The Alzheimer Disease Research Center at the University of Pittsburgh School of Medicine and the Andy Warhol Museum have collaborated on two small programs for people with Alzheimer's disease.
For the first, they co-hosted an artist-in-residence, Jose Rufino from Brazil. He uses documents as his canvases, and he got documents from two patients, who visited his studio with their caregivers and also did artwork. According to center education coordinator MaryAnn Oakley, Mr. Rufino also visited the home of one of the patients to get a better understanding of the papers.
"[Mr. Rufino] was someone whose previous work has focused on people's memories lost in a different context, due to a civil war in Brazil," said Jennifer Lingler, director of Education and Information Core at the center. "He was looking for a different population. He looks at his art as having a healing component and tries to sustain memories through his art."

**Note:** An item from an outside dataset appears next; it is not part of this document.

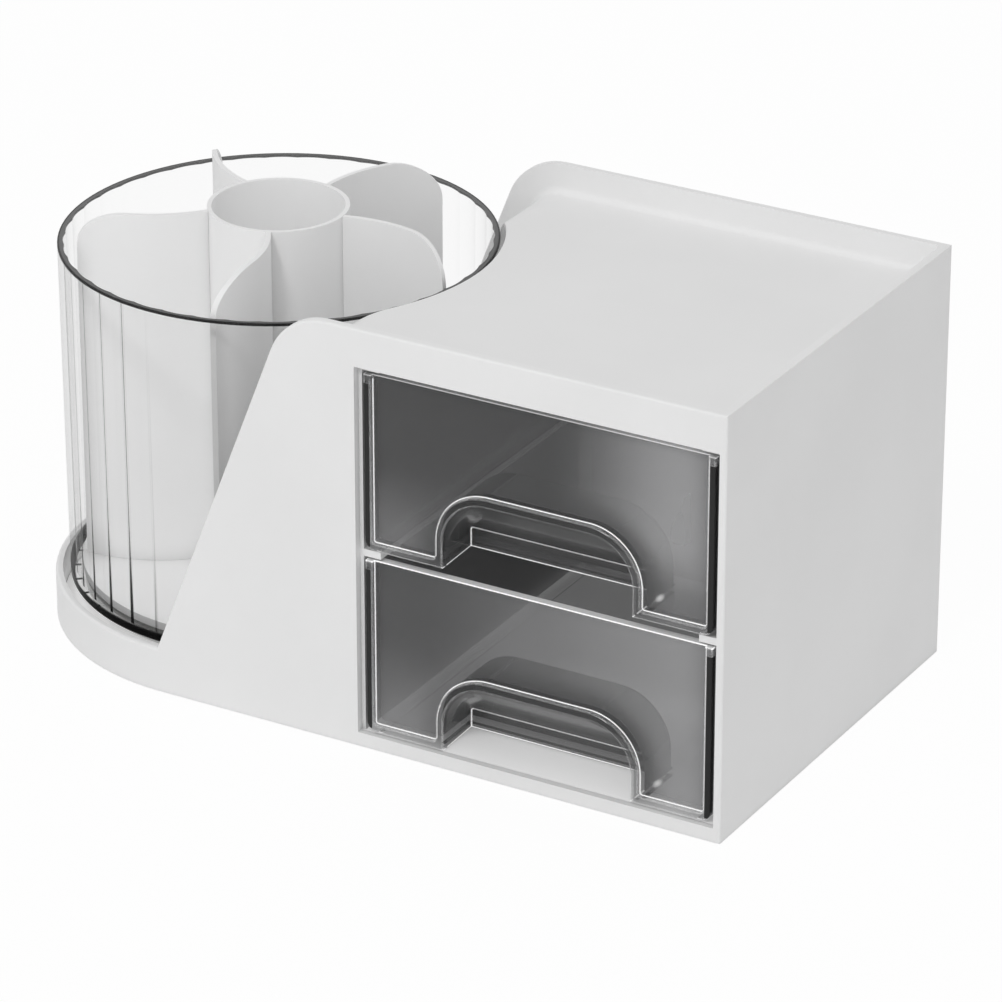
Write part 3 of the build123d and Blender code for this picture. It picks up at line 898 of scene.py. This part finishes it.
@dataclass(frozen=True)
class Clear:
    """Clear fluted cup plastic with a painted dark rim, painted dark flute lines towards the sides,
    painted black shade at the foot, and painted glints.

    Attributes:
        name: The material's name.
        skin: Colour of light that passes one face.
        axis: X of the cup's axis, in metres.
        inner: Radius inside which a face belongs to the fluted side, in metres.
        flutes: Number of flutes.
        turns: Whole turns, and a half one, that bring the flutes' phase onto their ridges.
        rim: Height at which the painted dark rim starts, in metres.
        rim_blur: Height over which it sets in, in metres.
        foot: Height below which the foot is painted black, in metres.
        foot_blur: Height over which it sets in, in metres.
        foot_wall: Distances inside the inner radius where the painted black foot starts, in metres.
        low_reach: Height above the foot over which the lines get thinner, in metres.
        side_span: Facing values between which the lines come in.
        wall_blur: Half of the blur round the inner radius, in metres.
        line_wall: Distances inside the inner radius where the lines end, in metres.
        line_span: Phases between which a line fades.
        line_widening: What the phase gains at the foot.
        line_share: Strength of a line at the top.
        line_low: What it gains towards the foot.
        glint_rise: Phases between which the painted glint beside a line comes in.
        glint_fall: Phases between which it goes.
        glint_share: Its strength.
        glint_metal: Glint values between which it mirrors like metal.
        rim_middle: Distances past the inner radius over which the rim's middle fades, in metres.
        rim_light: Brightness of the painted light in the rim's middle.
        rim_share: Strength of the rim.
        painted_dark: Colour of the painted dark rim, lines and foot.
        dark_rough: Their roughness.
        dark_rough_smear: Its change with the smears.
        dark_specular: Their gloss.
        wall: Colour of the walls' own light.
        painted_bright: Colour of the painted glints.
        wall_rough: Roughness of the walls.
        wall_rough_smear: Its change with the smears.
        mirror_share: Share of the mirrored light that shows.
        smears: Cells per metre of the smears.
        smear_detail: Their finer layers.
        smear_level: Noise value at which a smear starts to show.
        smear_share: Its opacity.
        smear_relief: Its depth in metres.
        smear_bump: Share of that depth that shows.
        pigment: Colour that the plastic's depth leaves over.
        density: Absorption per metre of plastic.
    """

    name: str
    skin: Colour = (0.995, 0.995, 0.995)
    axis: float = -0.0534
    inner: float = 0.0588
    flutes: int = 40
    turns: float = 100.5
    rim: float = 0.1095
    rim_blur: float = 0.2 * MM
    foot: float = 0.0150
    foot_blur: float = 0.8 * MM
    foot_wall: Span = (1.2 * MM, 0.8 * MM)
    low_reach: float = 0.045
    side_span: Span = (0.28, 0.34)
    wall_blur: float = 0.2 * MM
    line_wall: Span = (2.8 * MM, 2.4 * MM)
    line_span: Span = (0.006, 0.03)
    line_widening: float = 0.045
    line_share: float = 0.6
    line_low: float = 0.4
    glint_rise: Span = (0.03, 0.06)
    glint_fall: Span = (0.07, 0.11)
    glint_share: float = 0.16
    glint_metal: Span = (0.01, 0.02)
    rim_middle: Span = (0.1 * MM, 0.6 * MM)
    rim_light: float = 0.12
    rim_share: float = 0.97
    painted_dark: Colour = (0.004, 0.004, 0.004)
    dark_rough: float = 0.2
    dark_rough_smear: float = 0.04
    dark_specular: float = 0.08
    wall: Colour = (0.4, 0.4, 0.4)
    painted_bright: Colour = (0.9, 0.9, 0.9)
    wall_rough: float = 0.06
    wall_rough_smear: float = 0.03
    mirror_share: float = 0.42
    smears: float = 30.0
    smear_detail: float = 3.0
    smear_level: float = 0.4
    smear_share: float = 0.006
    smear_relief: float = 0.02 * MM
    smear_bump: float = 0.3
    pigment: Colour = (0.5, 0.5, 0.5)
    density: float = 3.0

    def inside(self, gaps: Span) -> Span:
        """Radii inside the inner radius.

        Args:
            gaps: Their distances from it, in metres.

        Returns:
            The radii, in metres.
        """
        return self.inner - gaps[0], self.inner - gaps[1]

    def build(self) -> bpy.types.Material:
        """Makes the material.

        Returns:
            The material.
        """
        made = bpy.data.materials.new(self.name)
        tree = Tree(made)
        x, y, z = tree.parts()
        across = x - self.axis
        radius = (across * across + y * y) ** 0.5
        turn = y.bearing(across) * (self.flutes / math.tau)
        phase = (turn + self.turns).folded(0.5)
        low = z.below(self.foot, self.foot + self.low_reach)
        within = radius.below(self.inner - self.wall_blur, self.inner + self.wall_blur)
        side = tree.facing().above(*self.side_span)
        near = tree.node("ShaderNodeNewGeometry", output="Backfacing") * within * side
        wider = (low ** 2.0) * self.line_widening
        # Painted dark flute lines, stronger towards the sides and the foot.
        line = (phase - wider).below(*self.line_span) * near
        line = line * (self.line_share + low * self.line_low)
        line = line * radius.above(*self.inside(self.line_wall))
        # Painted glints beside the dark lines.
        painted_glint = phase.above(*self.glint_rise) * phase.below(*self.glint_fall)
        painted_glint = painted_glint * near * self.glint_share
        # Painted dark rim, and painted black shade at the foot.
        rim = z.above(self.rim, self.rim + self.rim_blur)
        foot = z.below(self.foot, self.foot + self.foot_blur)
        foot = foot * radius.above(*self.inside(self.foot_wall))
        smear = tree.noise(self.smears, self.smear_detail)
        middle = (radius - self.inner).below(*self.rim_middle) * self.rim_light
        # The painted dark of rim, lines and foot, with a painted lighter middle on the rim.
        painted_dark = tree.principled({
            "Base Color": tree.shade(middle * rim, self.painted_dark, FULL_WHITE),
            "Roughness": self.dark_rough + (smear - NOISE_MEAN) * self.dark_rough_smear,
            "Specular IOR Level": self.dark_specular,
        })
        shine = tree.principled({
            "Base Color": tree.shade(painted_glint, self.wall, self.painted_bright),
            "Roughness": self.wall_rough + (smear - NOISE_MEAN) * self.wall_rough_smear,
            "Metallic": painted_glint.above(*self.glint_metal),
            "Normal": tree.bump(smear, self.smear_relief, self.smear_bump),
        })
        mirrored = tree.glancing() * self.mirror_share
        mirrored = mirrored + (smear - self.smear_level) * self.smear_share
        glass = tree.blend(mirrored + painted_glint, tree.clear(self.skin), shine)
        shader = tree.blend(line + rim * self.rim_share + foot, glass, painted_dark)
        tree.surface(shader, tree.pigment(self.pigment, self.density))
        return made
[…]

The center worked with Mr. Rufino, and patients and center researchers donated documents. He had an exhibit at the Warhol this spring.
"That was the beginning of the relationship between the Warhol and the research center," Dr. Lingler said. Museum participants include Tresa Varner and Jessica Gogan, respectively director and assistant director for education and interpretation. "[They] were genuinely interested in reaching out to individuals affected by Alzheimer's disease, so this partnership was formed to offer small-group activities at the Warhol for patients and families," Dr. Lingler added.
The second program, which continues, involves early-stage patients going with a caretaker or family member to the Warhol for two hours for a guided tour with inquiry-based discussion of four artworks followed by art-making in a studio. Four patients signed up but each time only two twosomes were able to attend sessions held on Aug. 18 and Oct. 20. The patients made canvas tote bags with images of Andy Warhol on them.
Additional sessions are scheduled for March and April.
Though the work is too early for conclusions, Dr. Lingler has noticed similarities to published studies showing the positive effects art activities can have for people with Alzheimer's.
"I went to the first small group session, and my observations were that the individuals who attended were highly attentive and participatory, both the patients and the family members," she said.
"Afterwards, as everyone was waiting for the totes to finish drying, I started to debrief them and what came out was the participants viewed it as opportunity to maintain a sense of belonging in society and community. One of the couples talked about feeling excluded from activities in peer groups, so it was positive for that way."